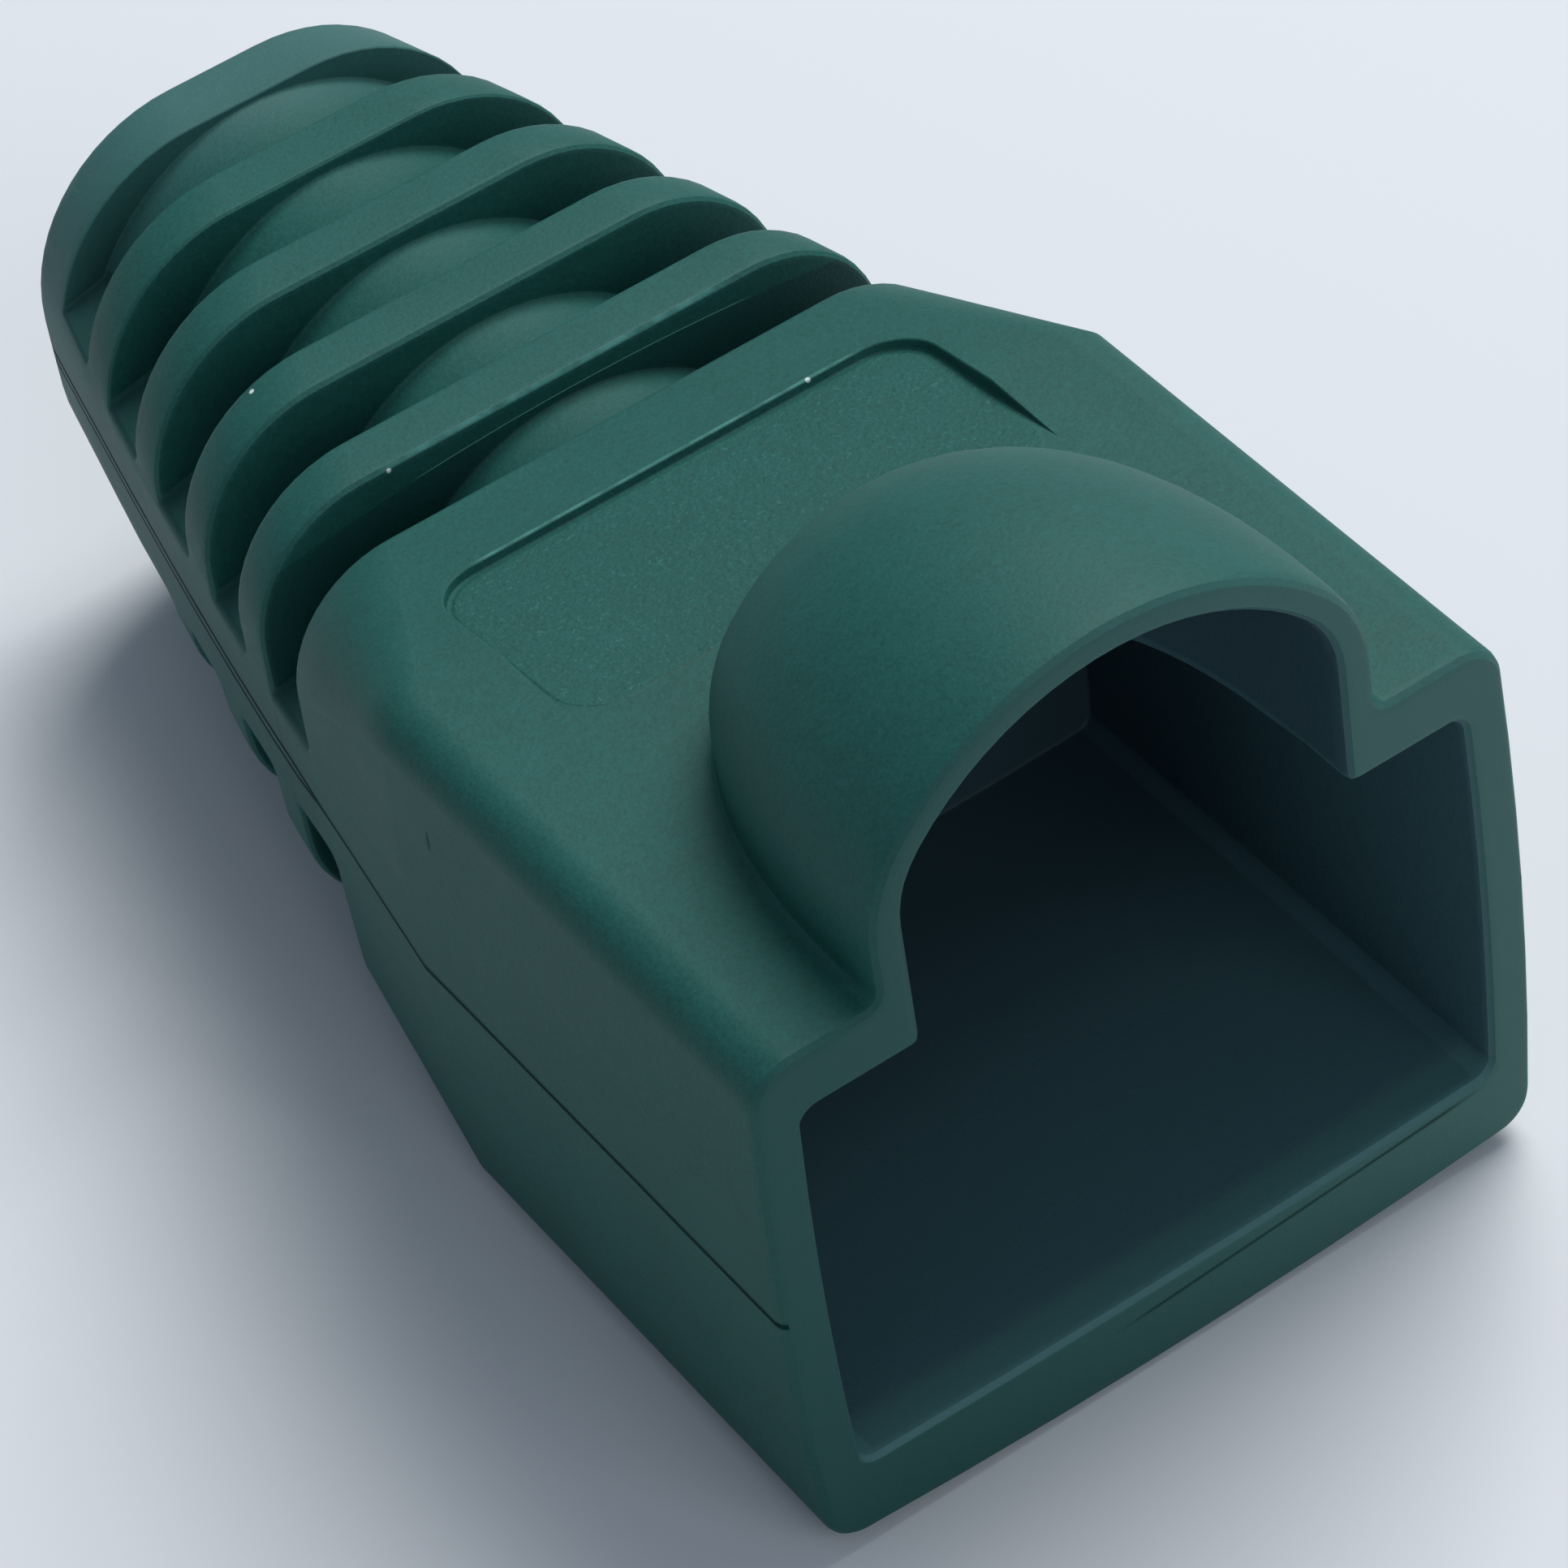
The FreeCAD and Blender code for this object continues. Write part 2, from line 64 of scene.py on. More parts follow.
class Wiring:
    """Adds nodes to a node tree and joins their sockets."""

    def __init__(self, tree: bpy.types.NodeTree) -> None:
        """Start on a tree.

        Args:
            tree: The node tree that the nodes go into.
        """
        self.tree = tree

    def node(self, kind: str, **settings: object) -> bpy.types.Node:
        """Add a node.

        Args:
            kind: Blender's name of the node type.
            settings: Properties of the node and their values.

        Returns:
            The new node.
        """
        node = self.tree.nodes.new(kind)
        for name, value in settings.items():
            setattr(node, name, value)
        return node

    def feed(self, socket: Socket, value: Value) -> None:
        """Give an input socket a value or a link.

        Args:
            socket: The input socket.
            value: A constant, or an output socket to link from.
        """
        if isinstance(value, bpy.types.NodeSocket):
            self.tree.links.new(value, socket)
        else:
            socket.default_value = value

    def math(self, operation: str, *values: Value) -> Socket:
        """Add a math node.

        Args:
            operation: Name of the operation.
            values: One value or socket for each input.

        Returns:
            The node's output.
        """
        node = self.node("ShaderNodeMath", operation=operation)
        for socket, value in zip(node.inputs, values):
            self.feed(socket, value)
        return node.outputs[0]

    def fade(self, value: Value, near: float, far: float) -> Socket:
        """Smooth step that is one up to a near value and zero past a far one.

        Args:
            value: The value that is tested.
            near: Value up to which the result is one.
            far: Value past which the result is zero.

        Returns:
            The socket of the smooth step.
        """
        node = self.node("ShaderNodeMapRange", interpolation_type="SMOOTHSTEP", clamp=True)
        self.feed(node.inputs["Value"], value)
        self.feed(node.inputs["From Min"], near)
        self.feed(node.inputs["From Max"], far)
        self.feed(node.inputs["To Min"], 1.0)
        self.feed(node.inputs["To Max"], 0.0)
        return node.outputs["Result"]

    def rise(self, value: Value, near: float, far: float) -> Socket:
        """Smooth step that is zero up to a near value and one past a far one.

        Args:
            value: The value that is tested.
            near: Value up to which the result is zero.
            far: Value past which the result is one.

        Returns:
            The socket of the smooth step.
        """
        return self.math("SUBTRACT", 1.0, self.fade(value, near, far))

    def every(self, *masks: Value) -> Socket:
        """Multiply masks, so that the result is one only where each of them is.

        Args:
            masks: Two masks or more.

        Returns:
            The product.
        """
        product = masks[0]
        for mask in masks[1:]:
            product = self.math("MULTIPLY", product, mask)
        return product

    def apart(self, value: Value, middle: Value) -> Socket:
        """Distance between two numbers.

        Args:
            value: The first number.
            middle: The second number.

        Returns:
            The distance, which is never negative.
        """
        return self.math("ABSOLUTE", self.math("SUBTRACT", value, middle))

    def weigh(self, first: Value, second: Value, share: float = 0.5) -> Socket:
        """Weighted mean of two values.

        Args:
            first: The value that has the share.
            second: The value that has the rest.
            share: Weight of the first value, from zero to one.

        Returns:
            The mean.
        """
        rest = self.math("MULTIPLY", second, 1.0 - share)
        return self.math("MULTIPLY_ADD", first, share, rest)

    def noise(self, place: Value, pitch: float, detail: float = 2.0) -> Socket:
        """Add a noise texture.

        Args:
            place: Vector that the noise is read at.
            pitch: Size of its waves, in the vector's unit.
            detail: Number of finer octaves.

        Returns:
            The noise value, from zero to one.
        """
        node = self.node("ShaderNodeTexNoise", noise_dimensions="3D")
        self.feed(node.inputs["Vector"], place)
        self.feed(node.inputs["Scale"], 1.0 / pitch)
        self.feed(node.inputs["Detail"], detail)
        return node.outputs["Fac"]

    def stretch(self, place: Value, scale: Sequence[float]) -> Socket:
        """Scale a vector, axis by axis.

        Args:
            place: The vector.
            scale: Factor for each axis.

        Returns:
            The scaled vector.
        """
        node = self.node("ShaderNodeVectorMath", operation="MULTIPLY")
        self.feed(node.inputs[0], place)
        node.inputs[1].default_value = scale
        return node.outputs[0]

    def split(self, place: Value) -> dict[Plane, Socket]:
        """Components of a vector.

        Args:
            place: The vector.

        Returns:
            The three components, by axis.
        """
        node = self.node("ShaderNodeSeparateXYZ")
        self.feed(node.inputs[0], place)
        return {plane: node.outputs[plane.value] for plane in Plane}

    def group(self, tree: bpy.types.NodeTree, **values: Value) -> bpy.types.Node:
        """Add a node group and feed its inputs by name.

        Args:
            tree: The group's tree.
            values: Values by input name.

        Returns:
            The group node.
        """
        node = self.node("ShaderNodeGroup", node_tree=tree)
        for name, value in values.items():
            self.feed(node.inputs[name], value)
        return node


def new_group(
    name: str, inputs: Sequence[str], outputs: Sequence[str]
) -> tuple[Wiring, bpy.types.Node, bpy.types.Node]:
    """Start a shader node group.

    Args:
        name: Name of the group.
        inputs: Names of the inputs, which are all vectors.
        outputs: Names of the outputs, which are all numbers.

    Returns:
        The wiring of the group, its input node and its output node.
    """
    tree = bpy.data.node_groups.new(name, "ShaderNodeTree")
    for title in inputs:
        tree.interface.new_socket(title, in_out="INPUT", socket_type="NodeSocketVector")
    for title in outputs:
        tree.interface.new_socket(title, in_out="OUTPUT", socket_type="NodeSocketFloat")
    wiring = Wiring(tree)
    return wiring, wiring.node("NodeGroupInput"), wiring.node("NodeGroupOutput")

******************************

[Goal] Beginning at the first line above, repeat exactly until the line containing "a node tree", which is included.

[Final answer]
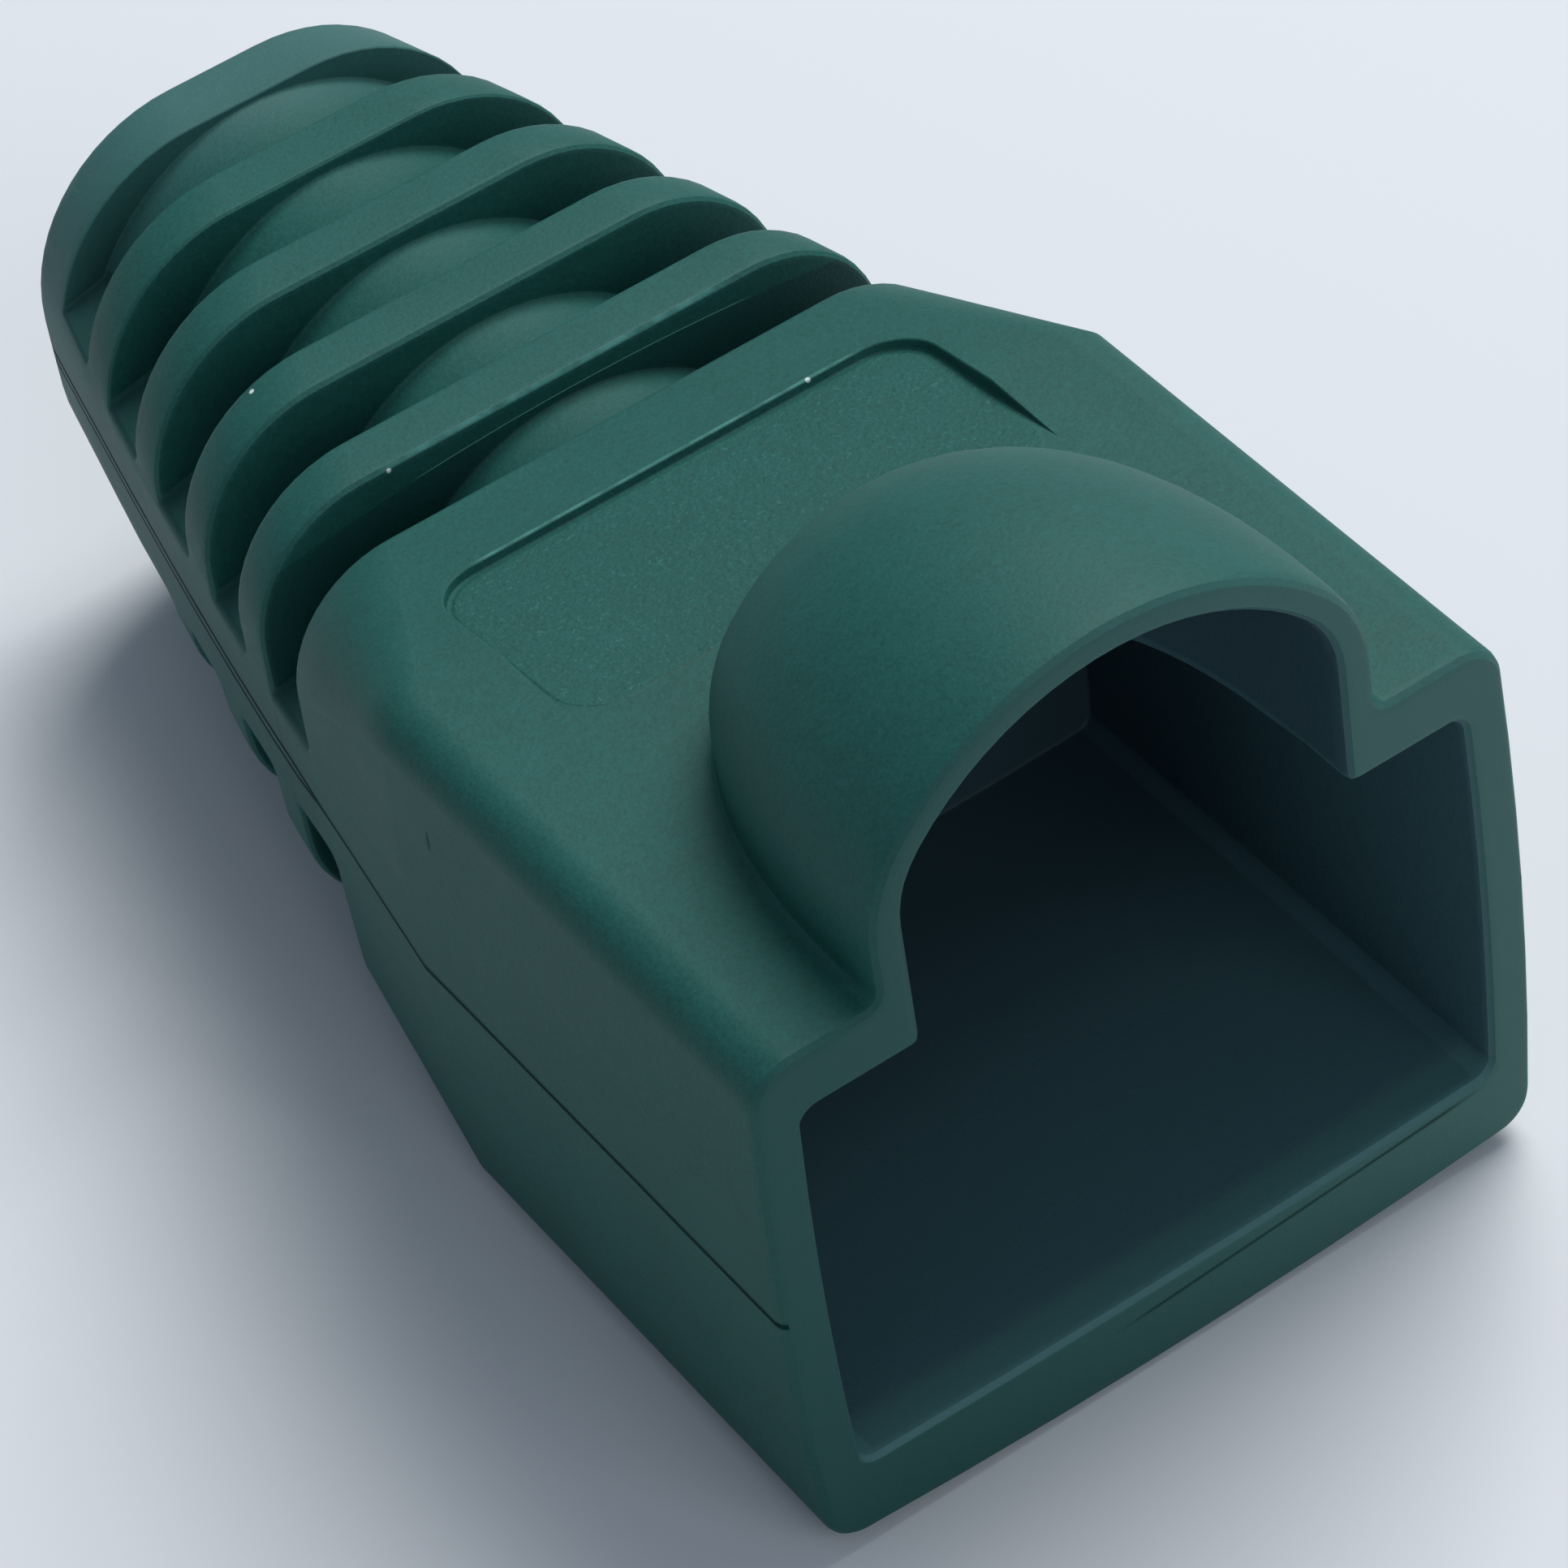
The FreeCAD and Blender code for this object continues. Write part 2, from line 64 of scene.py on. More parts follow.
class Wiring:
    """Adds nodes to a node tree and joins their sockets."""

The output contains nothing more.